El mar es tan poético como profético, tan evocador como aterrador, de ahí viene la vida, todo lo que somos, lo que puede saber la ciencia de nosotros, y lo que nosotros, los que hemos crecido viéndolo a diario, inventamos en los horizontes que de niños creíamos que no acababan en ninguna parte. Hay quienes no han visto nunca el mar, o quienes lo ven por vez primera cuando suben a una patera o a un cayuco, sin saber nadar, creyendo que es como un río que se cruza de una ribera a la otra, sin tener conciencia de que el mar, a veces, no termina más que en el fondo de quienes navegan para siempre en un olvido de pecios y de anónimas burbujas.
Hace tiempo que ese mar que vemos los canarios dejó de ser un lugar de ensueño y de aventuras literarias. No solo lo contaminamos y lo agujeramos buscando petróleo y ese coltán que acabará delimitando las fronteras de la codicia y la especulación financiera, no solo maltratamos a las especies que nadan hace miles de años por sus aguas, sino que ahora también lo hemos convertido en un gran cementerio en el que mueren seres humanos cada semana. En las noticias, como sucede con las guerras, hace tiempo que solo aparecen las cifras, los datos asépticos de quienes fallecen. No se cuentan sus historias, ni sus dramas, ni tampoco sus miedos cuando se adentran en la nada del océano. Quizá dentro de unos años, los que sobrevivieron, o sus hijos o nietos, consigan transmitir ese horror. Lo único que preocupa es cómo desviar a otro lugar a quienes llegan después de surcar esos mares de miedo en la noche, solo eso, convertirlos en cifras, olvidar que huyen de guerras y de sequías, de carencia de esperanzas, que buscan lejos como han buscado siempre los humanos, por supervivencia, porque no tienen más tiempo que su tiempo, y más que vida que su vida y la de quienes dependen de ellos.
Esta última semana llegó un cayuco con cadáveres a Brasil. Muchos otros están enterrados en el Atlántico, y nadie busca sus restos, no importan, porque de alguna manera es como si no hubieran existido nunca. Cualquiera de nosotros podría haber ido en ese cayuco lleno de muertos. Uno de ellos tuvo que ver morir al resto. Se irían muriendo poco a poco. No los tiró al agua. Navegó a la deriva con sus muertos a bordo. No sabemos si habían recorrido juntos medio continente o si se habían conocido unos días antes de subir a bordo o en la misma travesía. El destino final sí les unió para siempre. No conocemos sus edades, ni si eran hombres o mujeres, ni tampoco su nacionalidad. Cuando uno muere deja de tener nombre, nacionalidad y sueños.

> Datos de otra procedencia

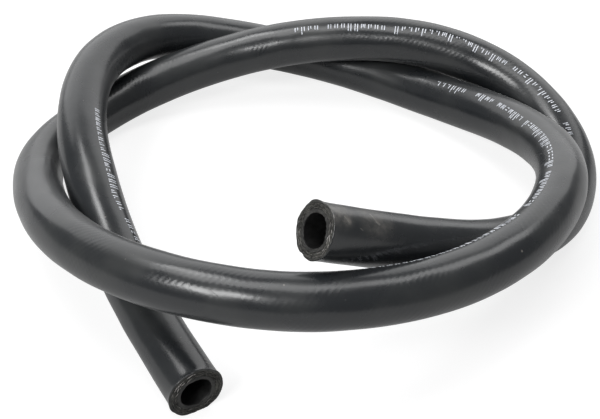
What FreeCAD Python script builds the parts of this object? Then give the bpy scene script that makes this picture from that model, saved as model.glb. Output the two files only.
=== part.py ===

Sí es verdad que fue noticia ese pequeño barco a la deriva que siguió navegando solo para enseñarnos sus muertos en la orilla de otro continente, pero no creo que rueden películas con su historia, ni que escriban novelas o cuentos. Tampoco habrá nadie que siga el rastro de sus procedencias. Seguirán siendo números en ese cementerio de desesperanza en que se ha convertido el océano Atlántico. Yo me imagino la fe ciega del último de ellos, el sueño de la orilla o del barco que lo salvara casi exhausto. Pero no dejaron nada escrito. Tampoco había fotografías, ni estaban los talismanes que debían de protegerlos. No tuvieron suerte. Y nosotros hace tiempo que hemos acorazado el alma. Tampoco tenemos suerte con quienes estamos siendo. Cuando te acerques el mar trata de escucharlos. Resonarán entre las olas de nuestras propias conciencias.